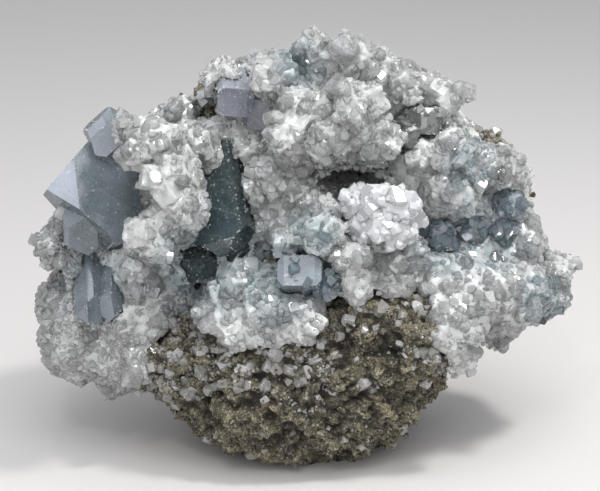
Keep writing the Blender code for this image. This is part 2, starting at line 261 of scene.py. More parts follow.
class CelestiteSizes(bpy.types.PropertyGroup):
    """Sizes and counts of what is grown on the solids."""

    block: length_property("Block", "Width of the druse's largest crystals", 4.6 * MM)
    druse_crystal: length_property("Druse crystal", "Width of a crystal of the druse", 2.3 * MM)
    sugar_crystal: length_property("Sugar crystal", "Width of a crystal of fine crust", 1.0 * MM)
    rock_grain: length_property("Rock grain", "Width of a loose grain on the rock", 0.9 * MM)
    rock_relief: length_property("Rock relief", "Depth of the rock's pits and ledges", 3.4 * MM)
    crust_relief: length_property("Crust relief", "Height of the crust's small lumps", 0.9 * MM)
    edge_wear: length_property("Edge wear", "Bevel on a large crystal's edges", 0.12 * MM)
    block_count: count_property("Block count", "Largest crystals of the druse", 330)
    druse_count: count_property("Druse count", "Crystals in the druse", 4200)
    dust_count: count_property("Dust count", "Tiny crystals all over the druse", 9000)
    sugar_count: count_property("Sugar count", "Crystals in fine crust", 9500)
    rock_crystal_count: count_property("Crystals on the rock", "Crystals on bare rock", 6500)
    grain_count: count_property("Grain count", "Grains on the rock", 6000)
    lump_count: count_property("Lump count", "Clear lumps set in the rock", 340)
    speck_count: count_property("Speck count", "Tiny crystals on the large ones", 300)
    spine_count: count_property("Spine count", "Blades of the white spray", 150)
    hollow_count: count_property("Hollow count", "Crystals in the hollow", 700)


class CelestiteColours(bpy.types.PropertyGroup):
    """Colours of the crystals, the rock and the floor."""

    druse: colour_property("Druse", "Small pale crystals", (0.79, 0.805, 0.795))
    # Tint: bluer and much darker than the druse, laid on in the recess patches; its darkness is painted
    # shade of the recesses.
    tint: colour_property("Tint", "Bluer small crystals in the recesses", (0.36, 0.47, 0.51))
    frost: colour_property("Frost", "Frosted and broken crystal", (0.90, 0.91, 0.92))
    blue: colour_property("Blue", "Large blue-green crystals", (0.075, 0.125, 0.14))
    pale_blue: colour_property("Pale blue", "Large paler crystals", (0.13, 0.18, 0.20))
    teal: colour_property("Teal", "Clear teal crystals", (0.03, 0.058, 0.065))
    slate: colour_property("Slate", "Grey crystals", (0.17, 0.18, 0.175))
    violet: colour_property("Violet", "Violet-grey crystals", (0.20, 0.215, 0.28))
    # Lilac: the paler colour painted on the faces of large crystals that look one way, a painted
    # reflection; also the colour of their veils and of some coats' frosted crystals.
    lilac: colour_property("Lilac", "The pale sheen of a large crystal", (0.50, 0.55, 0.63))
    white: colour_property("White", "White crystals", (0.86, 0.88, 0.90))
    rock: colour_property("Rock", "Host rock", (0.19, 0.155, 0.095))
    rock_clear: colour_property("Clear lumps", "Clear lumps set in the rock", (0.46, 0.45, 0.40))
    rock_olive: colour_property("Olive rock", "Greener patches of the rock", (0.20, 0.185, 0.115))
    # Near-black: the rock's darker patches, and painted shade in its carved hollows and small dents.
    rock_dark_and_pit_shade: colour_property("Dark rock", "Rock in its pits", (0.022, 0.019, 0.014))
    rock_pale: colour_property("Pale rock", "Pale specks of the rock", (0.52, 0.48, 0.37))
    floor: colour_property("Floor", "Floor and backdrop", (0.60, 0.585, 0.575))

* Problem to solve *
Give an exact repetition of all the material.

* Reply *
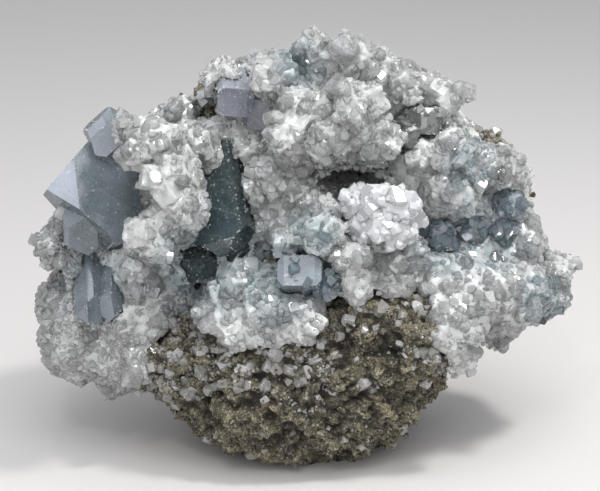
Keep writing the Blender code for this image. This is part 2, starting at line 261 of scene.py. More parts follow.
class CelestiteSizes(bpy.types.PropertyGroup):
    """Sizes and counts of what is grown on the solids."""

    block: length_property("Block", "Width of the druse's largest crystals", 4.6 * MM)
    druse_crystal: length_property("Druse crystal", "Width of a crystal of the druse", 2.3 * MM)
    sugar_crystal: length_property("Sugar crystal", "Width of a crystal of fine crust", 1.0 * MM)
    rock_grain: length_property("Rock grain", "Width of a loose grain on the rock", 0.9 * MM)
    rock_relief: length_property("Rock relief", "Depth of the rock's pits and ledges", 3.4 * MM)
    crust_relief: length_property("Crust relief", "Height of the crust's small lumps", 0.9 * MM)
    edge_wear: length_property("Edge wear", "Bevel on a large crystal's edges", 0.12 * MM)
    block_count: count_property("Block count", "Largest crystals of the druse", 330)
    druse_count: count_property("Druse count", "Crystals in the druse", 4200)
    dust_count: count_property("Dust count", "Tiny crystals all over the druse", 9000)
    sugar_count: count_property("Sugar count", "Crystals in fine crust", 9500)
    rock_crystal_count: count_property("Crystals on the rock", "Crystals on bare rock", 6500)
    grain_count: count_property("Grain count", "Grains on the rock", 6000)
    lump_count: count_property("Lump count", "Clear lumps set in the rock", 340)
    speck_count: count_property("Speck count", "Tiny crystals on the large ones", 300)
    spine_count: count_property("Spine count", "Blades of the white spray", 150)
    hollow_count: count_property("Hollow count", "Crystals in the hollow", 700)


class CelestiteColours(bpy.types.PropertyGroup):
    """Colours of the crystals, the rock and the floor."""

    druse: colour_property("Druse", "Small pale crystals", (0.79, 0.805, 0.795))
    # Tint: bluer and much darker than the druse, laid on in the recess patches; its darkness is painted
    # shade of the recesses.
    tint: colour_property("Tint", "Bluer small crystals in the recesses", (0.36, 0.47, 0.51))
    frost: colour_property("Frost", "Frosted and broken crystal", (0.90, 0.91, 0.92))
    blue: colour_property("Blue", "Large blue-green crystals", (0.075, 0.125, 0.14))
    pale_blue: colour_property("Pale blue", "Large paler crystals", (0.13, 0.18, 0.20))
    teal: colour_property("Teal", "Clear teal crystals", (0.03, 0.058, 0.065))
    slate: colour_property("Slate", "Grey crystals", (0.17, 0.18, 0.175))
    violet: colour_property("Violet", "Violet-grey crystals", (0.20, 0.215, 0.28))
    # Lilac: the paler colour painted on the faces of large crystals that look one way, a painted
    # reflection; also the colour of their veils and of some coats' frosted crystals.
    lilac: colour_property("Lilac", "The pale sheen of a large crystal", (0.50, 0.55, 0.63))
    white: colour_property("White", "White crystals", (0.86, 0.88, 0.90))
    rock: colour_property("Rock", "Host rock", (0.19, 0.155, 0.095))
    rock_clear: colour_property("Clear lumps", "Clear lumps set in the rock", (0.46, 0.45, 0.40))
    rock_olive: colour_property("Olive rock", "Greener patches of the rock", (0.20, 0.185, 0.115))
    # Near-black: the rock's darker patches, and painted shade in its carved hollows and small dents.
    rock_dark_and_pit_shade: colour_property("Dark rock", "Rock in its pits", (0.022, 0.019, 0.014))
    rock_pale: colour_property("Pale rock", "Pale specks of the rock", (0.52, 0.48, 0.37))
    floor: colour_property("Floor", "Floor and backdrop", (0.60, 0.585, 0.575))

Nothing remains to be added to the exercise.